> **What needs to be done**
Among the entries below, extract exactly the lines that run from the one with "blade's shoulder starts" through the one with "imported = [obj", both ends included.

> **Source material**
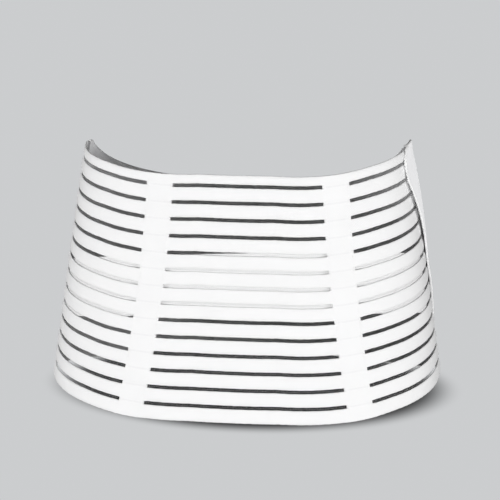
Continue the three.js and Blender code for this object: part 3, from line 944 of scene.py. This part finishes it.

---

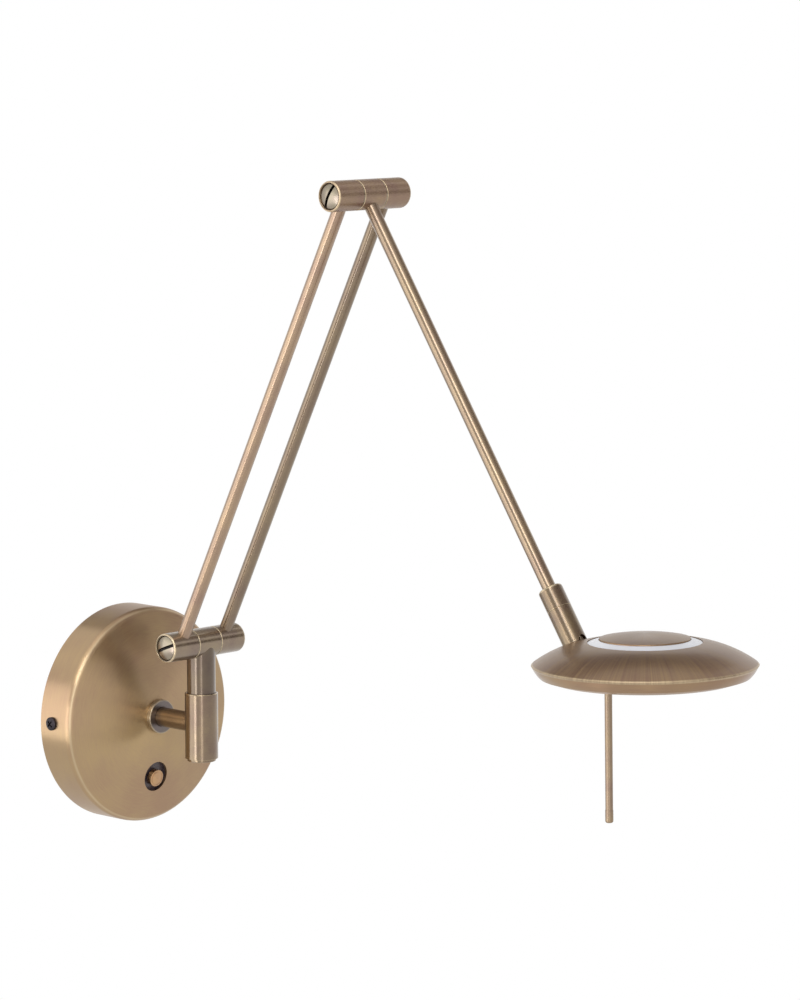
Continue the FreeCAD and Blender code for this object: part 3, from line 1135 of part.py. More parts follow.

---

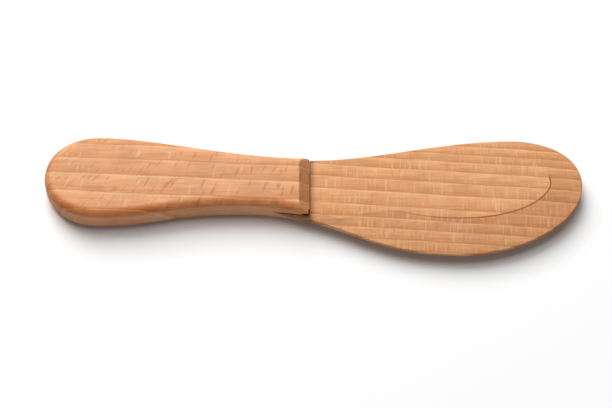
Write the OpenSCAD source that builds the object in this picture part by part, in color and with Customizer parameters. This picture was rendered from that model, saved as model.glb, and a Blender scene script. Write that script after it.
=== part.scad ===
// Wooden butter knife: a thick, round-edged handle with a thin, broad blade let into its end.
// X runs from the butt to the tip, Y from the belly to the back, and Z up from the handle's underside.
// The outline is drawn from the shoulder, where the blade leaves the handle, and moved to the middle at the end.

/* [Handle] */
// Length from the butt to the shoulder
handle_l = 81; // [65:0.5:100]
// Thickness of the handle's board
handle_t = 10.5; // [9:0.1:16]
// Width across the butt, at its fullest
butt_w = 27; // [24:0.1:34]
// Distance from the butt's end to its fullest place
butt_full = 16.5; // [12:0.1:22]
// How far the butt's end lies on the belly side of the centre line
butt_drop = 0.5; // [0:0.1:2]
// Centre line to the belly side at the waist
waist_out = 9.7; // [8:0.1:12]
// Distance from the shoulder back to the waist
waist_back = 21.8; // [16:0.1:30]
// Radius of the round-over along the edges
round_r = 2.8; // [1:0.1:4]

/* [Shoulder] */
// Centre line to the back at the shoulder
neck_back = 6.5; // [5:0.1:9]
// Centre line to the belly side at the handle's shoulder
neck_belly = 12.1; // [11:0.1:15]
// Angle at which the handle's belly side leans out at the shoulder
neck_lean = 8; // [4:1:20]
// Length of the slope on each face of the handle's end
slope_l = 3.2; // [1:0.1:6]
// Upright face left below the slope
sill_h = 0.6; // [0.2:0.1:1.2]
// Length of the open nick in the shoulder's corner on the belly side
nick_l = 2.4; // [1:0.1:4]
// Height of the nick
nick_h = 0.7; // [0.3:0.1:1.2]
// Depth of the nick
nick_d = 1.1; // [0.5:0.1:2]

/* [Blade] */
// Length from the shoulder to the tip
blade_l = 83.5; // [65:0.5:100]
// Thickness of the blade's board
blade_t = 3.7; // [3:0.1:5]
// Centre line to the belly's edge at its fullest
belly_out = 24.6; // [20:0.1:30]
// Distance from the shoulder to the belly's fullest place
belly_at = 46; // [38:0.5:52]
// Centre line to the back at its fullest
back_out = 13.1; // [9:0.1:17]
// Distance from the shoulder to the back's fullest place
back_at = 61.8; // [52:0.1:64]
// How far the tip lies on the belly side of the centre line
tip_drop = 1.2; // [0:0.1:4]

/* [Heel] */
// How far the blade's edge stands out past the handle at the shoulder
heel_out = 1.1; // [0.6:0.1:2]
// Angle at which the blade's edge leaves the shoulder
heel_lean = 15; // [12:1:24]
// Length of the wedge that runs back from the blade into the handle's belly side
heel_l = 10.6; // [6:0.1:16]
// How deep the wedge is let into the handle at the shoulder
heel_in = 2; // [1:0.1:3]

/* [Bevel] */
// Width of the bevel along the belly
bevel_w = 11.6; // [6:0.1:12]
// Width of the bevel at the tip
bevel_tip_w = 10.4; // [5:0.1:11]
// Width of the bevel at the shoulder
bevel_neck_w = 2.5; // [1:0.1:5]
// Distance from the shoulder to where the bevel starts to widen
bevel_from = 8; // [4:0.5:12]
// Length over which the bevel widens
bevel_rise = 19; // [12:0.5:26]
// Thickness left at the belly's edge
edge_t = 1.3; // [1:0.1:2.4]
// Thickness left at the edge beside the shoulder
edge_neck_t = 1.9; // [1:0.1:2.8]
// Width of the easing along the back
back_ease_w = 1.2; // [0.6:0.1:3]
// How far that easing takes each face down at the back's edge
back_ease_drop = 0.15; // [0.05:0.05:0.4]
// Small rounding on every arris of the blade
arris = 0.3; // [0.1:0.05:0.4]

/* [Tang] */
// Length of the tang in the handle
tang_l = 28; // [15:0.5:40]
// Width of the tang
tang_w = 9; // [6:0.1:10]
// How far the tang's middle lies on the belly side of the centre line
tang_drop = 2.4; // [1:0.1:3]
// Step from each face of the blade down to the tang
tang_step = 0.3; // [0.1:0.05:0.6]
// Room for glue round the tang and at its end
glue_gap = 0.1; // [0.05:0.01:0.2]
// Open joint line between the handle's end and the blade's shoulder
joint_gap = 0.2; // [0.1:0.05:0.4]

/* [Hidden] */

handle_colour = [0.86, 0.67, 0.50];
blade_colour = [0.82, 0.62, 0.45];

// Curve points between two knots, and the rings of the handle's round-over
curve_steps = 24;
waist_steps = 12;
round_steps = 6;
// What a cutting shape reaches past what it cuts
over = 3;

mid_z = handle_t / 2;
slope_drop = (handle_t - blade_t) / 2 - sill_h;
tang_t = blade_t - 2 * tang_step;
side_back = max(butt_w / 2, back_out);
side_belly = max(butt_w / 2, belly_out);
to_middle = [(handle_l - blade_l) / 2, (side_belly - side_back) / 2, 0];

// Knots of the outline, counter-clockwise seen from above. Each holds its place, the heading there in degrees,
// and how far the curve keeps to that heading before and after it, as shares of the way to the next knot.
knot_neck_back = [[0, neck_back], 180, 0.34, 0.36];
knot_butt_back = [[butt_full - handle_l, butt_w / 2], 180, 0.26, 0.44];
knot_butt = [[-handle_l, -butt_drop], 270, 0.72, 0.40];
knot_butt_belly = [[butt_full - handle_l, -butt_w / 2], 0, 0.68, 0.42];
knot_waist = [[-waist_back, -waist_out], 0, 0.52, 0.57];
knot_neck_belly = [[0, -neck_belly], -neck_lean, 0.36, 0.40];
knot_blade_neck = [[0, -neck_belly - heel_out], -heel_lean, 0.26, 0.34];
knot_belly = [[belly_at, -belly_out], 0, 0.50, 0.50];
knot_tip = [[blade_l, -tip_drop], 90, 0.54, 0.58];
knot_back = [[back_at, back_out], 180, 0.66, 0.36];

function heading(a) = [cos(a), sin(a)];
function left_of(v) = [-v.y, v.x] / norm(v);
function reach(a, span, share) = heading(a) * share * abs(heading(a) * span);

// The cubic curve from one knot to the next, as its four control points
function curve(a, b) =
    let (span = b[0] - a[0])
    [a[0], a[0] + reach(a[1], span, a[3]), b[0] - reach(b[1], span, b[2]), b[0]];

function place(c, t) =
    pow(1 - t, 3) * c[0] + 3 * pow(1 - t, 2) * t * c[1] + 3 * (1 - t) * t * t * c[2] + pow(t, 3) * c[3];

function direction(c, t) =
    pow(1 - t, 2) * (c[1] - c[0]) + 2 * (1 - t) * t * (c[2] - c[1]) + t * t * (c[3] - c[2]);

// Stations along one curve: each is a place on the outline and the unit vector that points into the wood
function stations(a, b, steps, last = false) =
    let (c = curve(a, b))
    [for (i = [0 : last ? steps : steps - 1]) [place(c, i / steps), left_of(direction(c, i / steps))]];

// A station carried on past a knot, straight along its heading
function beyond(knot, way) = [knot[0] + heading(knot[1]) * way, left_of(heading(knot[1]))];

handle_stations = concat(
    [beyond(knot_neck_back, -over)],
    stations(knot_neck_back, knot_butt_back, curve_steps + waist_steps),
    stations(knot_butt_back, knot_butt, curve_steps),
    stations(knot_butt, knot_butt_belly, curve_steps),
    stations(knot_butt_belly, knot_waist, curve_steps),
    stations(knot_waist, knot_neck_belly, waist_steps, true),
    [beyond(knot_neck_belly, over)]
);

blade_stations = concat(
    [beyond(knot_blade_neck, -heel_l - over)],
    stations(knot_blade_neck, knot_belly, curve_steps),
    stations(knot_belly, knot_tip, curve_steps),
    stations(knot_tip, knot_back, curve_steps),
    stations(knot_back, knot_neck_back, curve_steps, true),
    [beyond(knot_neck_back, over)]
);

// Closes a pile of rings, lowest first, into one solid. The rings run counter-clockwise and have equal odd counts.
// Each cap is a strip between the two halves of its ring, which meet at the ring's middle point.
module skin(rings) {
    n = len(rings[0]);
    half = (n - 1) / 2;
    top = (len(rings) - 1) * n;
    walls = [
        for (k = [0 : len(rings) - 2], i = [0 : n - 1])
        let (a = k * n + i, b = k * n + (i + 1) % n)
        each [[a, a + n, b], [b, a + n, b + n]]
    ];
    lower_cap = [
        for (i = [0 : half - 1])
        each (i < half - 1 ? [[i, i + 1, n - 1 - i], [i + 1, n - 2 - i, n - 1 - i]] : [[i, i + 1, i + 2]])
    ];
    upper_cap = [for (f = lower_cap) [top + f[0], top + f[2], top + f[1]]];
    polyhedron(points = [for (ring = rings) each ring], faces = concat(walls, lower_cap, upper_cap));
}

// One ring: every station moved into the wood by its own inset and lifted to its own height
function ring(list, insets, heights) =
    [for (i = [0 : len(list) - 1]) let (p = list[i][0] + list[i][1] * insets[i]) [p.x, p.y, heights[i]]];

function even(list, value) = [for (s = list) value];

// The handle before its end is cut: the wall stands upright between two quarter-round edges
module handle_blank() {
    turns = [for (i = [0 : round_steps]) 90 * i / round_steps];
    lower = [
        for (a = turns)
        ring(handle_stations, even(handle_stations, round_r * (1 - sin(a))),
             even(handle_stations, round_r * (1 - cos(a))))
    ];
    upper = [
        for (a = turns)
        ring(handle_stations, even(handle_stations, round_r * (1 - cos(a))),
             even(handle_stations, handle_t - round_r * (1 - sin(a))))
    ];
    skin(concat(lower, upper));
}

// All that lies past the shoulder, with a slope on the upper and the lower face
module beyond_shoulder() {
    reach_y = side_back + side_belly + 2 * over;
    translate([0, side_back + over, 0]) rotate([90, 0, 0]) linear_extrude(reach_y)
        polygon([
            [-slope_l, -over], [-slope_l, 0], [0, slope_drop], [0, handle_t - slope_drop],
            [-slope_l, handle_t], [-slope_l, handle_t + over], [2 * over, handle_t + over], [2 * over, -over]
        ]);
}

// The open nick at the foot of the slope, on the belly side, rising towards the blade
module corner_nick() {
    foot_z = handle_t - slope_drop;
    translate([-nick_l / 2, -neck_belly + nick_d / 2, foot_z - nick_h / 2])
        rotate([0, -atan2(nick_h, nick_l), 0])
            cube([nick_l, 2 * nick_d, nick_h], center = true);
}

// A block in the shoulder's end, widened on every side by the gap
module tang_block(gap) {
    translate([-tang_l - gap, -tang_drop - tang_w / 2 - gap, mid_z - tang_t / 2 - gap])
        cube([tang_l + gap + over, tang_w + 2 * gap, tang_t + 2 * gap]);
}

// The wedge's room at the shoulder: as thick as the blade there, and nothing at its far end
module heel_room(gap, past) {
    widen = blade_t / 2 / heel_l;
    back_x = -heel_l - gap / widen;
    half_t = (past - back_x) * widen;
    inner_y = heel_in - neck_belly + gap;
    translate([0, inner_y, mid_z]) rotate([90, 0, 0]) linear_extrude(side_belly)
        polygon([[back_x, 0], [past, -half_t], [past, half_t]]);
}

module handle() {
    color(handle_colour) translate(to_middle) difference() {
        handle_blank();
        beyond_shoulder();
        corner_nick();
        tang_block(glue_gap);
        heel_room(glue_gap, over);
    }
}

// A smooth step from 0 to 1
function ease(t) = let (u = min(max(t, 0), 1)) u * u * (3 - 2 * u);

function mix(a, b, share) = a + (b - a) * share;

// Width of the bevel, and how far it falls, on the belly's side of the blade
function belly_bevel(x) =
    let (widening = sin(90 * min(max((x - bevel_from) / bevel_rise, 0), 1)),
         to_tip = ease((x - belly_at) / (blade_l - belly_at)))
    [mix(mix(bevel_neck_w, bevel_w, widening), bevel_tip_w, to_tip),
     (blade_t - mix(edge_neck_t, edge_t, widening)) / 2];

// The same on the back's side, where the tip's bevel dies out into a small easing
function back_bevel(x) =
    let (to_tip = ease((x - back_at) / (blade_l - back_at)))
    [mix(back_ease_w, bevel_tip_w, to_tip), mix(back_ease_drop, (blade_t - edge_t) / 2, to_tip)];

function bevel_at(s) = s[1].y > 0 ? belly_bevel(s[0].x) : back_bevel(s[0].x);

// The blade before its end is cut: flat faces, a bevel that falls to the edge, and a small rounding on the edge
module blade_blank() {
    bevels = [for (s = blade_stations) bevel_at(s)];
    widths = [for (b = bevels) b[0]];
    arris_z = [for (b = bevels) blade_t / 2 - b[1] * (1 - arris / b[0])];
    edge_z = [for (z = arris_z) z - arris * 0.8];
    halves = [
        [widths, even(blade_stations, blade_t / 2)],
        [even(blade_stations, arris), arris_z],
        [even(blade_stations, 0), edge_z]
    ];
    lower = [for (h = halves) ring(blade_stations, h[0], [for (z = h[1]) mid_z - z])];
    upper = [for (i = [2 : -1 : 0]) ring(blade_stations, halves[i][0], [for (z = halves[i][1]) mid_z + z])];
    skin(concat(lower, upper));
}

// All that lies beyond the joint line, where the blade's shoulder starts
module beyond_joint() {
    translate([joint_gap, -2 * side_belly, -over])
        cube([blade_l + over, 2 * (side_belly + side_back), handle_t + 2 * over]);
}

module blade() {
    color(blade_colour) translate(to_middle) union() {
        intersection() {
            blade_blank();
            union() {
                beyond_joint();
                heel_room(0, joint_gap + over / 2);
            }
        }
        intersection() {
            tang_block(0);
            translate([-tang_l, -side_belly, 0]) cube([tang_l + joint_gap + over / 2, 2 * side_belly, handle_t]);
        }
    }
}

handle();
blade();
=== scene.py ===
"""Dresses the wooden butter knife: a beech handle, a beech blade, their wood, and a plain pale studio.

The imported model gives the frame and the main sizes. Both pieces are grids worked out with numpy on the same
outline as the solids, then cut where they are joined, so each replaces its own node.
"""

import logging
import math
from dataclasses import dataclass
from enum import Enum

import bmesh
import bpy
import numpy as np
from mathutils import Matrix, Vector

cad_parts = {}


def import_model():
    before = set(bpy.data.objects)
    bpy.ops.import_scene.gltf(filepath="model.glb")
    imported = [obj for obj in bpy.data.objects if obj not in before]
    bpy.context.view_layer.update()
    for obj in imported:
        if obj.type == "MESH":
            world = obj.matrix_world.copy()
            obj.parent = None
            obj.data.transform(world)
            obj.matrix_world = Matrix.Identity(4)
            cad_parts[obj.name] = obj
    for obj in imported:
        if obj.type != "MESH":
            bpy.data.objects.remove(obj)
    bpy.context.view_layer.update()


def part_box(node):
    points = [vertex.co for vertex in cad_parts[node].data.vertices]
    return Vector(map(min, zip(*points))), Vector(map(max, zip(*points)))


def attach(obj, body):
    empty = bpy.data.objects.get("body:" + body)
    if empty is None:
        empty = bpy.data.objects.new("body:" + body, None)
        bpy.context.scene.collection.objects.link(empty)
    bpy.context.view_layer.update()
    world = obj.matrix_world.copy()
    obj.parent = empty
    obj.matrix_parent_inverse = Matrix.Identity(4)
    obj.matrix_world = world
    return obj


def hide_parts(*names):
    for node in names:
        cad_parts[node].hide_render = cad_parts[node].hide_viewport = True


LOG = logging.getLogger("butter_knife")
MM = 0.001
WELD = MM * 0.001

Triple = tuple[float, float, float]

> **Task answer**
// All that lies beyond the joint line, where the blade's shoulder starts
module beyond_joint() {
    translate([joint_gap, -2 * side_belly, -over])
        cube([blade_l + over, 2 * (side_belly + side_back), handle_t + 2 * over]);
}

module blade() {
    color(blade_colour) translate(to_middle) union() {
        intersection() {
            blade_blank();
            union() {
                beyond_joint();
                heel_room(0, joint_gap + over / 2);
            }
        }
        intersection() {
            tang_block(0);
            translate([-tang_l, -side_belly, 0]) cube([tang_l + joint_gap + over / 2, 2 * side_belly, handle_t]);
        }
    }
}

handle();
blade();
=== scene.py ===
"""Dresses the wooden butter knife: a beech handle, a beech blade, their wood, and a plain pale studio.

The imported model gives the frame and the main sizes. Both pieces are grids worked out with numpy on the same
outline as the solids, then cut where they are joined, so each replaces its own node.
"""

import logging
import math
from dataclasses import dataclass
from enum import Enum

import bmesh
import bpy
import numpy as np
from mathutils import Matrix, Vector

cad_parts = {}


def import_model():
    before = set(bpy.data.objects)
    bpy.ops.import_scene.gltf(filepath="model.glb")
    imported = [obj for obj in bpy.data.objects if obj not in before]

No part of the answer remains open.